Bolstering Hulu’s profitability by adjusting the price or product mix of Hulu Plus is also not an option. In fact, given the company’s unique constraints, there is in fact no possible price point or product mix combination at which Hulu Plus would be profitable. Media feedback and the company’s decision to reduce Hulu Plus’ price shortly after its launch indicate that users are reluctant to pay for the service. Because Hulu needs permission from television networks to provide content, it does not have the option of improving Hulu Plus’ content offer and driving up the subscription fee. Furthermore, since television networks are accustomed to higher compensation for their content from other distribution channels (network television, DVD sales), Hulu is unlikely to negotiate its content costs down.
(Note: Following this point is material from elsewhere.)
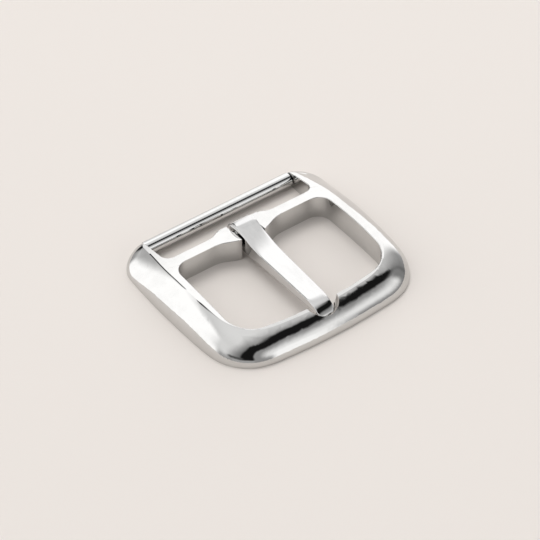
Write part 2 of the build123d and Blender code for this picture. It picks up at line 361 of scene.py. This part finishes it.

Adjusting free and premium product mixes is often used as a method of encouraging premium service sales. By reducing the quality of their free service, companies can make their premium service more desirable in comparison. However, because Hulu faces stiff competition from other video providers in the market, artificially decreasing video content or increasing the amount of advertising on the free service, would drive users away from the website completely. Besides online pay-per-view service websites (iTunes, Amazon) and other subscription based video services (Netflix), Hulu competes against illegal video sharing and file sharing sites that offer video content for free. Such sites have nonmonetary costs for users, such as a risk of computer viruses, risk of prosecution, and a level inconvenience. Even still, if the quality of Hulu’s free service declines excessively, users may nonetheless return to these options for their online video needs.

Thus, as the service currently stands, Hulu Plus is a poor application of the freemium model and not a viable long term business plan. In fact, content partners may actually be the main beneficiaries of Hulu Plus. Television networks have long complained about the compensation they receive for their content from Hulu and Hulu Plus could very well have been intended as an addition revenue stream designed to appease them. Hulu was founded as a joint venture between television networks but, as an independent company, its current priority should be to establish a business model that optimizes its long term profitability. This version of “freemium” is clearly not the answer.